一度廃業してからの継承は難しいが、営業しているうちの相談であればスムーズに引き継げる。将来の継承を考えているなら、早めに動いたほうがいいわけだ。


クラウドファンディングで支援した人たちの広告が浴室や、脱衣所などに掲げられている(筆者撮影)

コーヒーと銭湯の「共通点」

また、宮坂さんが、菊地さんが銭湯に感じた価値や将来を理解し、それを寛容に認めることができたという点も大きい。

その価値とは1杯のコーヒーが人をリセットするように、銭湯もまた人をリセットする場であり、「日常からはぐれることができる空間」であるということ。菊地さんはブックカフェや銭湯にサードプレイスとして共通するものを見ており、どんな人も裸でフラットになれる銭湯のほうがより多様性があり、地域に必要なものと考えている。
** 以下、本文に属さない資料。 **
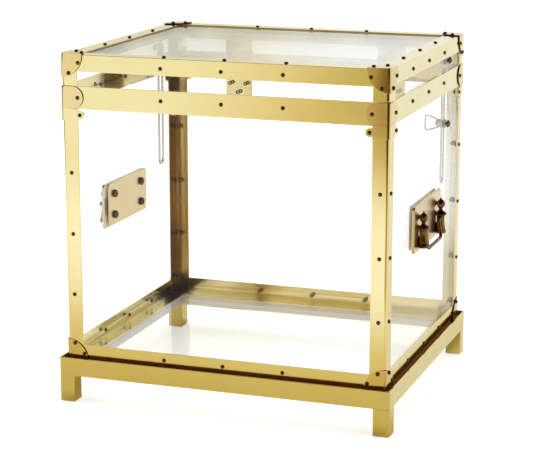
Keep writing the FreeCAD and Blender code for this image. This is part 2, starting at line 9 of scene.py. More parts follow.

菊の湯に置かれているお客様ノートの落書き。「菊の湯はのびたくん。」言いえて妙だ(筆者撮影)

だから継承に手を挙げたわけだが、菊地さんが見ている価値を理解できない前世代もおり、その人たちには菊地さんに見えている将来も見えない。それが「銭湯には未来がない」「廃業だ」という判断につながる。だが、そう判断を急ぐ前に、「他人に託すという選択肢があることを知ってもらえれば」と菊地さんは言う。

地方にはこの1軒がなくなったら「銭湯ゼロ」になるという地域が多く存在しており、地域における銭湯の役割は大きい。菊の湯の成功を伝えることで廃業しようとする経営者の心変わりを促せたら。菊地さんの願いが広く伝わることを祈りたい。